Consider the federal Land and Water Conservation Fund that President Bush touted in Florida. In the past it has been used to acquire private lands for public conservation. LWCF funds could be better leveraged if both the federal and state shares (amounting to almost $1 billion annually) were spent on programs that pay landowners fair value for the ecological goods and services we demand of them. There is no reason why other similar trust funds could not be created to pay a fair price for the public's share of private conservation.

Monitoring of environmental performance by farmers and ranchers, backed-up by third-party assessment and independent verification when public dollars and resources are at stake, would crown a credible incentive-based conservation policy that is voluntary and national in scope. Examples of self-monitoring, third-party assessment and verification abound in agriculture and food processing. There is no reason the same principles cannot also be applied to wildland conservation.
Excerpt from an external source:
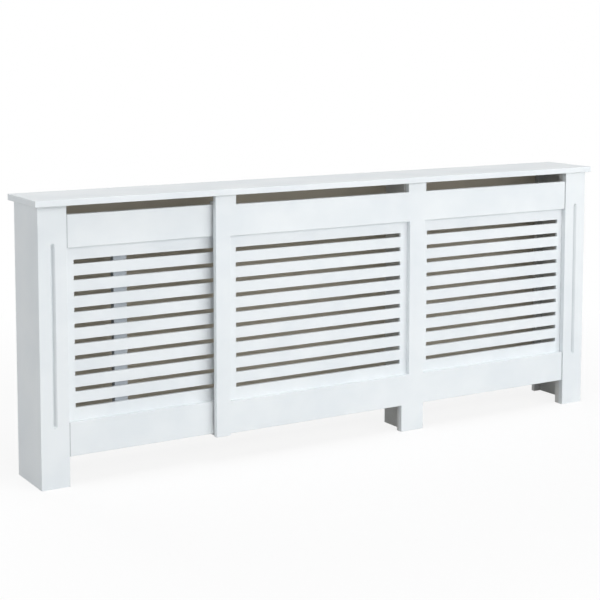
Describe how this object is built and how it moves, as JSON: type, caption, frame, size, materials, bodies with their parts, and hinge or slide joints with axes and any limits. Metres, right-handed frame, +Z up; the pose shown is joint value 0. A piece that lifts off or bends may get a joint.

Congress has a chance to get incentive-based conservation right before the die is cast with the farm bill later this summer. It owes it to a president who has promised the American people a new environmental policy for the 21st Century. Most of all, Congress owes it to the prairies, forests and rangelands that are America's native bounty but which have borne the environmental cost of good intentions that too often fall short of good conservation.